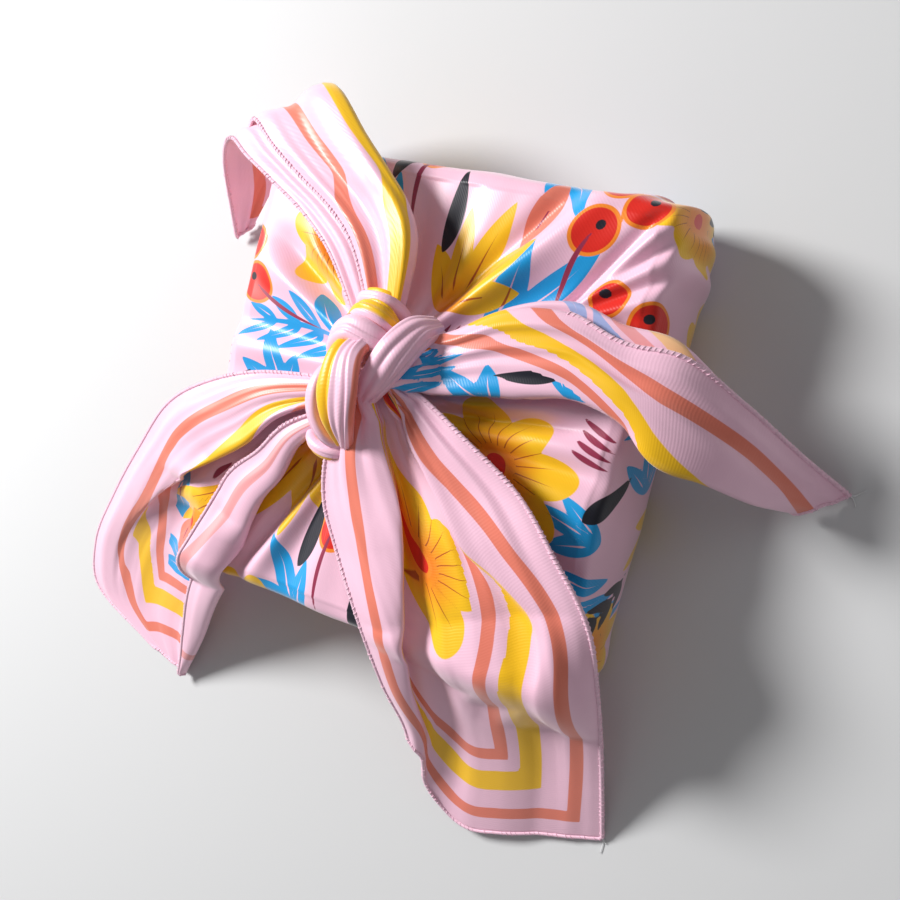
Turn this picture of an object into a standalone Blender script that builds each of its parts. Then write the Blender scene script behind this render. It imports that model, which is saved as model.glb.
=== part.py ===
# Furoshiki wrap: one square scarf folded over a flat square parcel and tied on top in a
# knot with four free tails. It rests on its flat base.
# Metres, +Z up. The origin is the middle of the base, +X to the right, +Y to the back.
# The tables below are in millimetres.
import math

import bmesh
import bpy
from mathutils import Vector

MM = 0.001


def named_rows(columns, rows):
    """A table as one dictionary a row, so that each value is used by its column's name."""
    return [dict(zip(columns, row)) for row in rows]


# Driving dimensions
PARCEL_SIDE = 190.0          # width and depth of the wrapped parcel
PARCEL_HEIGHT = 52.0         # base to the smooth part of the top face
OUTLINE_POWER = 18.0         # how square the plan outline is: 2 is round, more is squarer
CLOTH = 1.0                  # sheet thickness of a tail
MERGE = 0.005                # points closer than this are one
FLOOR_GAP = 0.9              # lowest a tail's middle surface may come to the floor
TAIL_GAP = 2.0               # a tail clears the face and its edges by this much
EDGE_FALL = (6.0, 14.0, 16.0)  # a tail leaves the face this far in, over this width, by this drop
KNOT_CENTRE = (-3.0, 9.0, 64.0)
MOUND_HEIGHT = 17.0          # the gathered cloth that rises under the knot
MOUND_RADIUS = 25.0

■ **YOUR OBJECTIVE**
Print the whole listing exactly as it is.

■ **TASK OUTPUT**
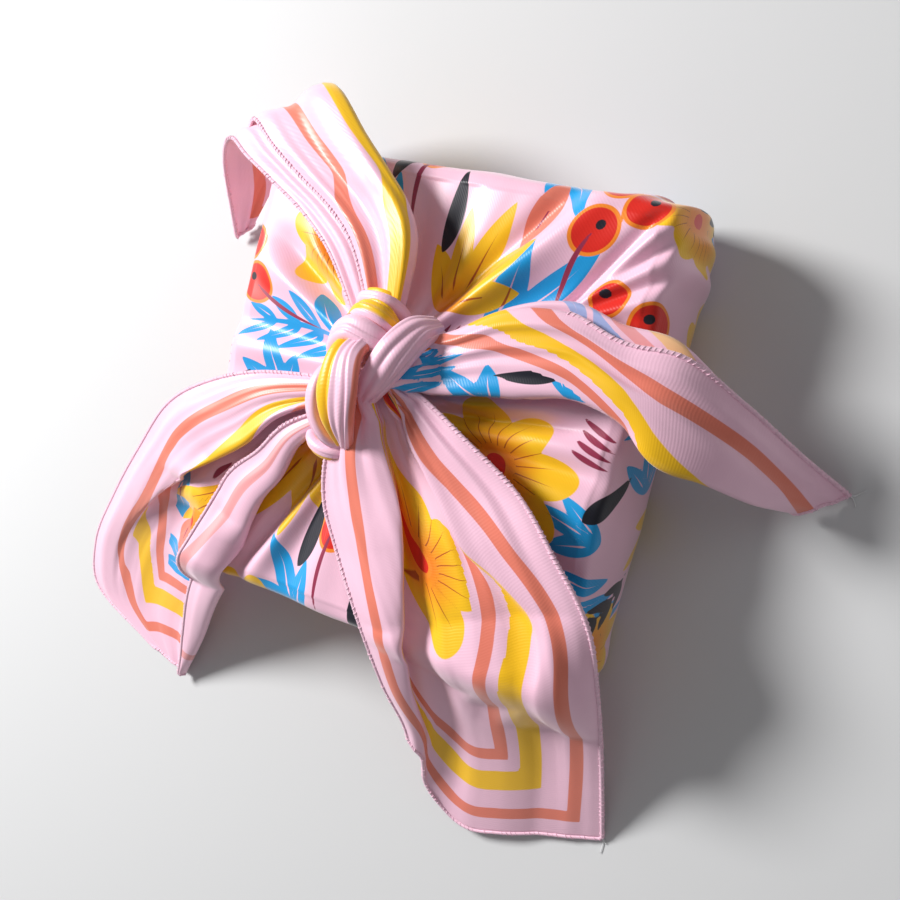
Turn this picture of an object into a standalone Blender script that builds each of its parts. Then write the Blender scene script behind this render. It imports that model, which is saved as model.glb.
=== part.py ===
# Furoshiki wrap: one square scarf folded over a flat square parcel and tied on top in a
# knot with four free tails. It rests on its flat base.
# Metres, +Z up. The origin is the middle of the base, +X to the right, +Y to the back.
# The tables below are in millimetres.
import math

import bmesh
import bpy
from mathutils import Vector

MM = 0.001


def named_rows(columns, rows):
    """A table as one dictionary a row, so that each value is used by its column's name."""
    return [dict(zip(columns, row)) for row in rows]


# Driving dimensions
PARCEL_SIDE = 190.0          # width and depth of the wrapped parcel
PARCEL_HEIGHT = 52.0         # base to the smooth part of the top face
OUTLINE_POWER = 18.0         # how square the plan outline is: 2 is round, more is squarer
CLOTH = 1.0                  # sheet thickness of a tail
MERGE = 0.005                # points closer than this are one
FLOOR_GAP = 0.9              # lowest a tail's middle surface may come to the floor
TAIL_GAP = 2.0               # a tail clears the face and its edges by this much
EDGE_FALL = (6.0, 14.0, 16.0)  # a tail leaves the face this far in, over this width, by this drop
KNOT_CENTRE = (-3.0, 9.0, 64.0)
MOUND_HEIGHT = 17.0          # the gathered cloth that rises under the knot
MOUND_RADIUS = 25.0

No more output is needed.